Cotyledon orbiculata (Pig’s Ear)

Leaf-colour and shape varies tremendously with the very worthwhile indigenous Cotyledon orbiculata. Amongst the different forms and varieties, you will find luscious emerald-green to grey specimens often with a red line around the margins of the large, fleshy leaves.

The white-leaved form with its pale margins is very desirable as a garden ground cover, or for containers. The growth habit is so structural and pretty that one doesn’t necessarily need the clusters of bell-like flowers they produce in winter and, in some cases, a second flowering in summer. The colour of the flowers may vary greatly, ranging from yellow to orange and pink to red.

Good to know

Although cotyledons will grow virtually anywhere, heavy frost and cold can damage the plants so it’s best to protect your pots against frost in winter.


Agaves hail mainly from Mexico and tropical America. Their genus is diverse when it comes to shape, foliage, colour and texture, but these tough plants all have rosettes of thick, heavy leaves. Some, like Agave attenuata and Agave geminiflora, are popular accent plants and have become common inhabitants of garden containers. But there are other desirables too.

Agave parryi var. parryi is a squat succulent that is ideal for collectors who love container gardens filled with interesting succulents. It is slow-growing, but is a lovely dwarf agave with grey-green to steel-blue, broad fleshy leaves that end in sharp black thorns. This plant is extremely waterwise and fairly hardy, but in very cold areas it should be protected in winter. A parryi var. parryi is not always available, but is well worth the search.


Sedums range from annuals, creeping herbs and ground covers, to shrubs. It is a large genus which has one very important common characteristic – the water-storing capabilities of its leaves. Most Sedums thrive in pots.

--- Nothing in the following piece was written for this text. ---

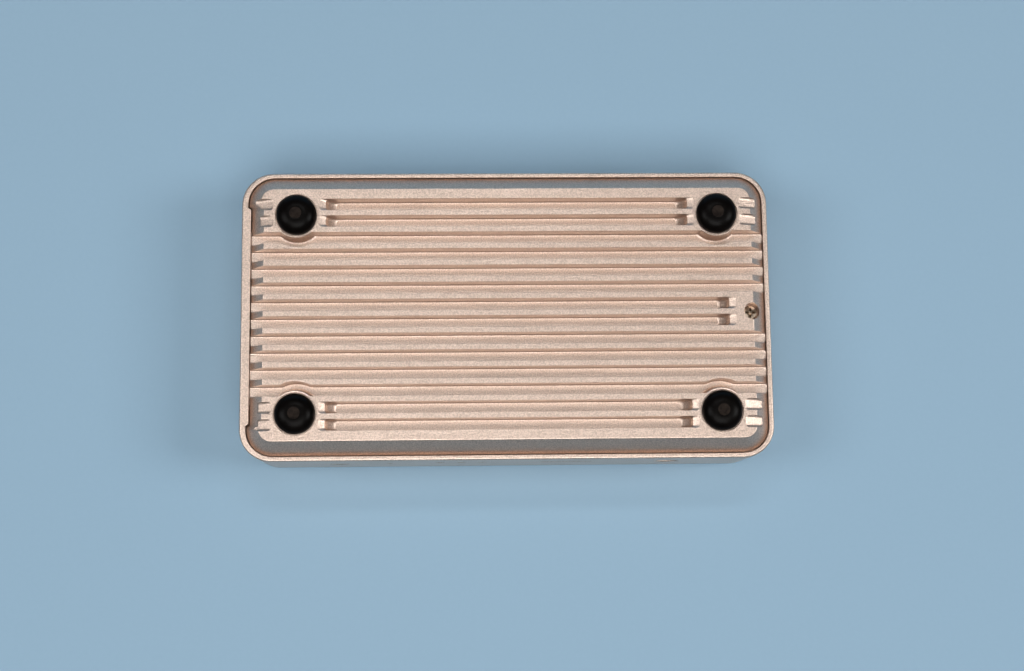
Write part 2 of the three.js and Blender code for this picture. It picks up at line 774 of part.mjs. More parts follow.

Sedum nussbaumerianum is an exotic species from Mexico, with unusual, copper-coloured rosettes on slender spreading stems. It is a lovely plant on its own or mixed with other sun lovers in a pot. Small star-shaped white flowers with a soft fragrance are produced in late winter to spring. The plant can easily by propagated by leaf or stem cuttings and is well worth planting as a groundcover in sunny rock gardens.

Good to know

  • If you are looking for a tough plant to fill hanging baskets, then use this sedum.
  • They grow in partial shade or full sun.

Hot Tips

Attractive containers holding one specimen plant, or a good combination of complementary plants, make strong focal points and should be displayed to their best advantage:

  • Group more than one pot of the same design together.
  • Pots in pairs or rows, planted up with the same plants, make a dramatic impact.
  • Ordinary terracotta clay pots, 30cm x 27cm, look great if placed along steps or on the ledge of a wall, fountain or raised water feature. They are also big enough to allow lush growth for succulents like Echeverias or small Aloes.
  • You can plant a small, compact plant with a shallow root system – like a dwarf Aloe – in tall, narrow pots. To save on potting soil, place a few rocks in the bottom of the pot, add a layer of broken polystyrene pieces, other packaging material or empty plastic bottles and only fill the top half with potting soil.

Planting Basics

  • Make sure all containers have wide-open drainage holes or you can lose plants as a result of rotting in water-logged soil.
  • Clean all used pots with a disinfectant to prevent the transfer of root diseases to new specimens.
  • Never use ordinary garden soil. Buy good quality potting soil for non-succulent plants like bougainvilleas and a commercial succulent medium for aloes and other succulents. Add some bone meal to the potting soil to encourage strong root systems.
  • Remember that the soil for container plants will gradually be leached of minerals and nutrients and even the toughest plants need to be fed occasionally. Mulching all containers with a fresh layer of compost and feeding the plants regularly in summer with a water-soluble fertiliser can do no harm.